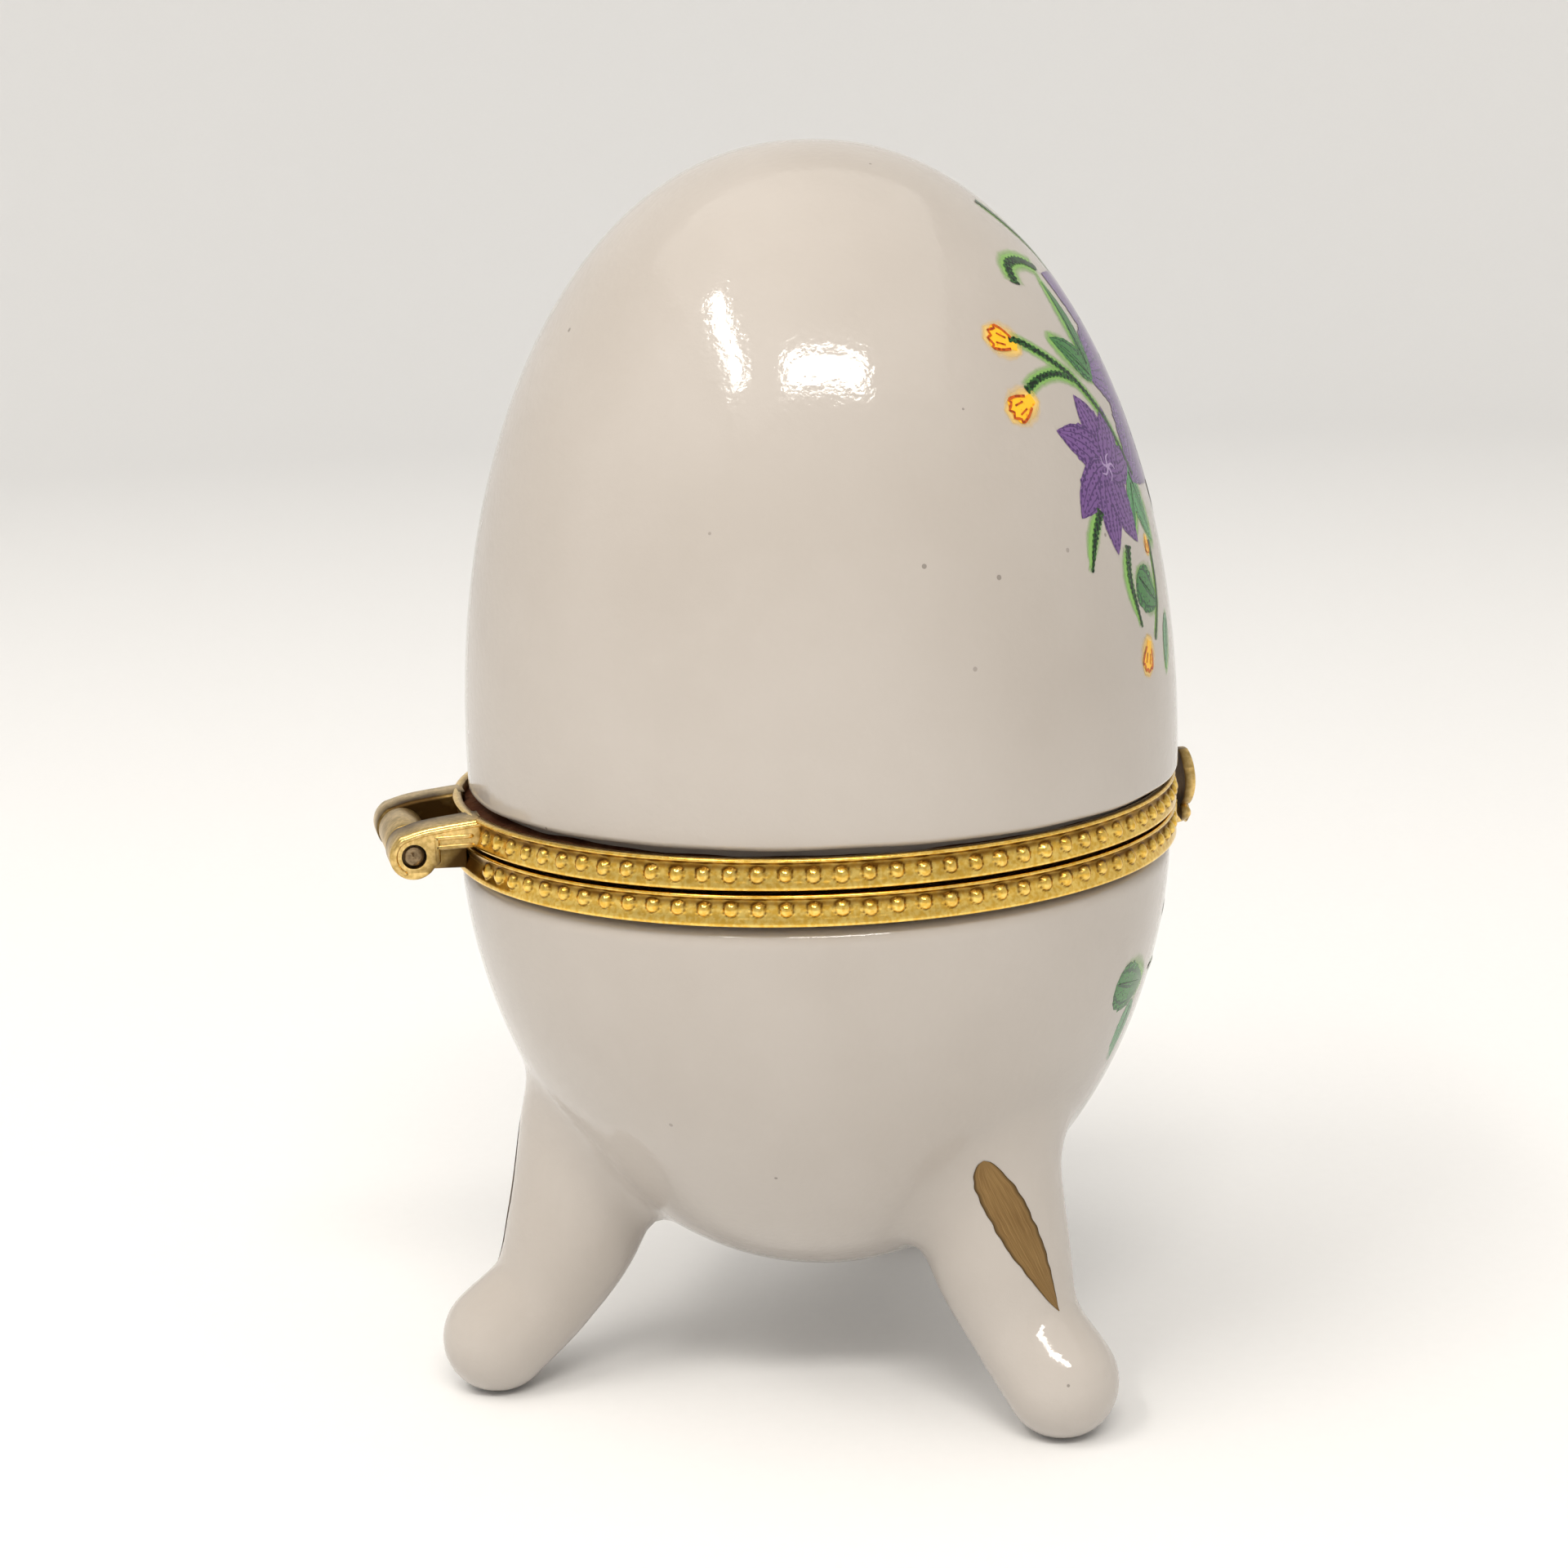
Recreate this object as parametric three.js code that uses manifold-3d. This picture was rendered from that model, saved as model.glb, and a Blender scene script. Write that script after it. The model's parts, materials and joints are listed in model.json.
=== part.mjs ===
// Footed porcelain egg box: a hinged lid and a bowl on three legs, each edged with a beaded brass bezel.
// Millimetres, +Z up. The box rests on z = 0. The hinge is at +Y, the clasp at -Y, and the part is centred
// on its bounding box, so the egg's own axis stands a little in front of the origin.
import * as THREE from "three";
import { mergeVertices } from "three/addons/utils/BufferGeometryUtils.js";
import Module from "manifold-3d";

const wasm = await Module();
wasm.setup();

// ---- driving dimensions -------------------------------------------------------------------------------

const SHELL_FACETS = 60; // round the porcelain
const BEAD_PITCH_DEG = 4; // the bezels have one facet to each bead

const SEAM_HEIGHT = 47.8; // from the floor to the parting line between the two bezels
const SEAM_GAP = 0.3; // daylight between the closed bezels

// Bezels. Each is an L in section: a beaded wall outside and a flange that lies on the porcelain's rim.
const BEZEL_RADIUS = 29.5;
const BEZEL_SWELL = 0.2; // how far the wall bulges behind the beads
const BEZEL_WALL = 0.6;
const FLANGE_REACH = 3.6; // from the bezel's outer face to the flange's inner edge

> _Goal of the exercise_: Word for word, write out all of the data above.

> _Exercise result_:
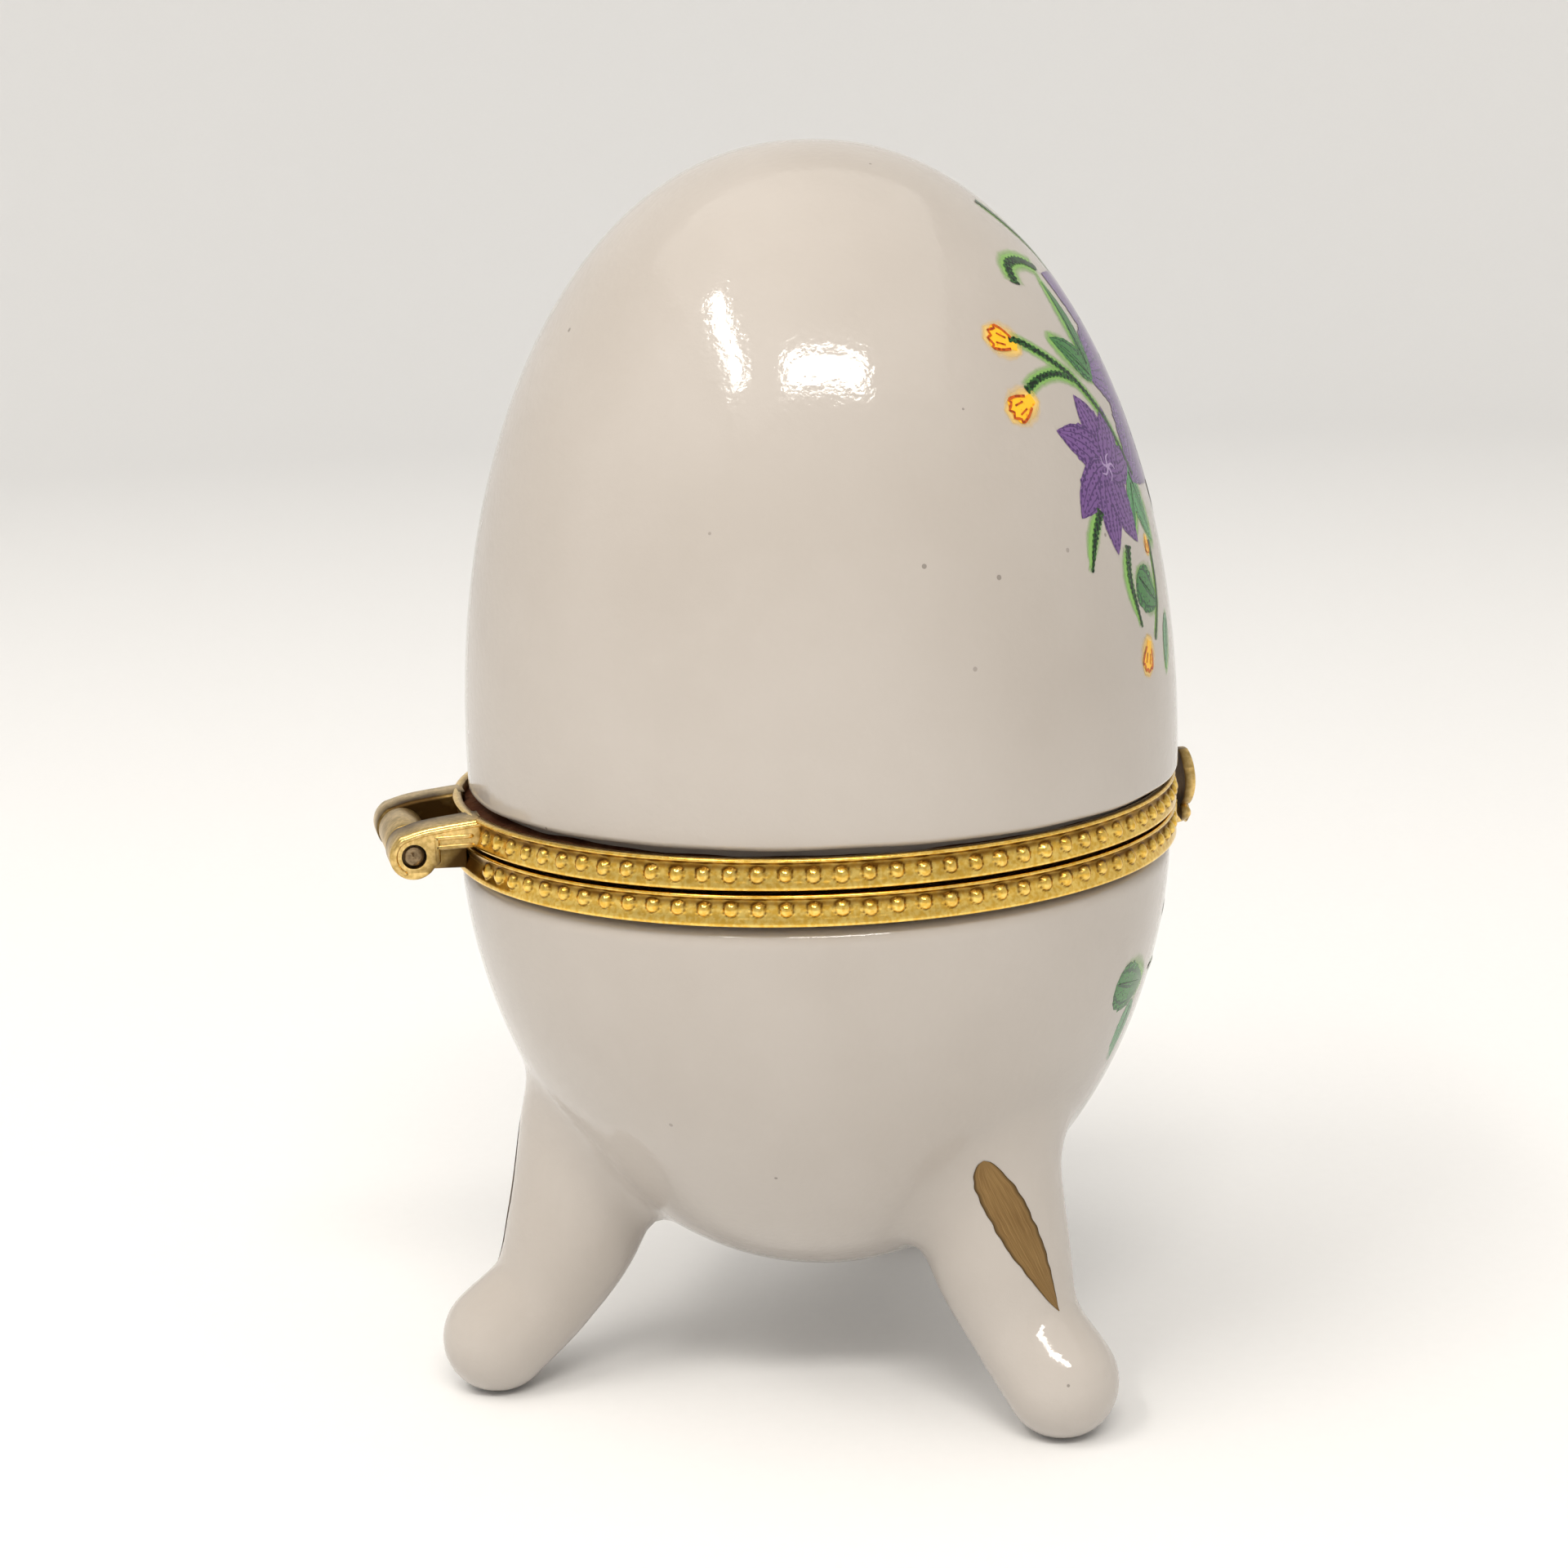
Recreate this object as parametric three.js code that uses manifold-3d. This picture was rendered from that model, saved as model.glb, and a Blender scene script. Write that script after it. The model's parts, materials and joints are listed in model.json.
=== part.mjs ===
// Footed porcelain egg box: a hinged lid and a bowl on three legs, each edged with a beaded brass bezel.
// Millimetres, +Z up. The box rests on z = 0. The hinge is at +Y, the clasp at -Y, and the part is centred
// on its bounding box, so the egg's own axis stands a little in front of the origin.
import * as THREE from "three";
import { mergeVertices } from "three/addons/utils/BufferGeometryUtils.js";
import Module from "manifold-3d";

const wasm = await Module();
wasm.setup();

// ---- driving dimensions -------------------------------------------------------------------------------

const SHELL_FACETS = 60; // round the porcelain
const BEAD_PITCH_DEG = 4; // the bezels have one facet to each bead

const SEAM_HEIGHT = 47.8; // from the floor to the parting line between the two bezels
const SEAM_GAP = 0.3; // daylight between the closed bezels

// Bezels. Each is an L in section: a beaded wall outside and a flange that lies on the porcelain's rim.
const BEZEL_RADIUS = 29.5;
const BEZEL_SWELL = 0.2; // how far the wall bulges behind the beads
const BEZEL_WALL = 0.6;
const FLANGE_REACH = 3.6; // from the bezel's outer face to the flange's inner edge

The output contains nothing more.